Changes To Michigan Law May Be Unconstitutional Says New Lawsuit

A new lawsuit from Oakland County in Michigan has alleged that recent changes to the state law may be unconstitutional. The law was originally voted through in 2013, but it has not yet been implemented. It is set to go into effect in November, but this lawsuit seeks a stay on that implementation.

The name of the law is the Michigan Indigent Defense Commission Act. They contest that the law takes away the constitutional authority of the Michigan Supreme Court’s authority to set the rules that govern law in the state of Michigan.

Attorneys for Oakland County state that they do not want to take away the ability for the indigent to have access to an attorney. They say that they just want to make sure that any changes to the law are constitutional. A spokesperson for the Attorney General in the state of Michigan has declined to give a comment on this case. She does not want to address something that has to work its way through the courts. It is the tradition of the government to not make statements about litigation that is still pending.

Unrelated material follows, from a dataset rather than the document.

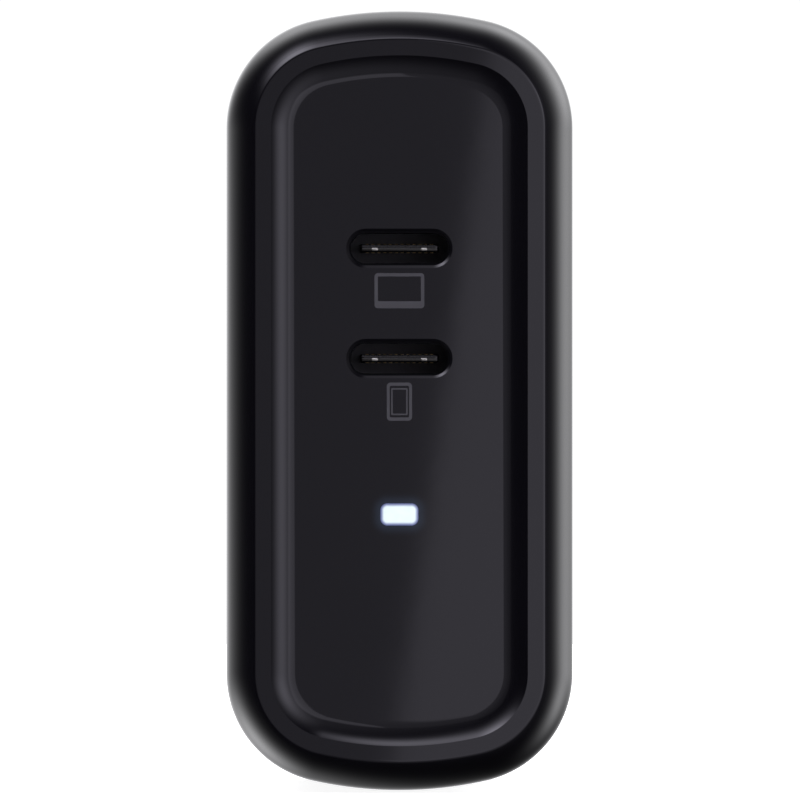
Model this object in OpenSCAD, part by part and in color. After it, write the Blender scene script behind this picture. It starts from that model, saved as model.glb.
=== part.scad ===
// Wall charger with two USB-C sockets and a fold-out two-blade plug. All sizes are in millimetres.
// +X is to the right, +Y points into the wall and +Z is up. The front is at -Y.
// The origin lies on the back face, midway between the blades where they leave the casing.

/* [Casing] */

// Width of the casing, between its two flat sides
body_w = 29.6; // [28.8:0.1:30.4]

// Height of the casing
body_h = 66.6; // [65:0.1:70]

// Depth of the casing, from the rim at the front to the back face
body_d = 60; // [59:0.5:64]

// Radius of the four corners of the outline
corner_r = 9.4; // [8.8:0.1:10]

// Radius of the gently curved top and bottom
end_r = 34; // [33:0.5:42]

// Thickness of the side walls
wall = 2.5; // [2.3:0.1:2.6]

// Radius of the long edge round the front
front_round = 4.2; // [3.8:0.1:4.4]

// Radius of the long edge round the back
back_round = 2; // [1:0.1:2.2]

/* [Front panel] */

// Distance from the outline to the edge of the front cover
cover_inset = 2.1; // [2:0.05:2.2]

// Distance from the outline to the outer edge of the flat ring
ring_outer = 2.45; // [2.3:0.05:2.8]

// Distance from the outline to the inner edge of the flat ring
ring_inset = 3.85; // [3.5:0.05:4.2]

// Depth of the panel below the ring
dish_depth = 0.45; // [0.4:0.05:0.8]

// Radius of the cove between the ring and the panel
cove_r = 4.2; // [3.8:0.1:4.4]

// Height of the upper socket above the middle of the casing
laptop_port_z = 13; // [12.6:0.1:13.6]

// Height of the lower socket above the middle of the casing
phone_port_z = 3.6; // [3.2:0.1:4]

// Height of the status light, measured from the middle of the casing
led_z = -9.7; // [-11:0.1:-8]

/* [Plug] */

// Length of the blades beyond the back face
blade_l = 17; // [15.9:0.1:18]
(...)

Detroit News says that the lawsuit intends to take aim at the idea that the state government must reimburse local governments when new state regulations come into play. This is written into the law because it is believed that it would not be fair for the local governments to take on too much of the burden of new regulations.

Oakland County has a budget of just $3 million for indigent defense and would like to be reimbursed to a greater extent for the new changes to the law. There is not yet a date set for the court to hear the case. This is something that will be an interesting test case in the courts.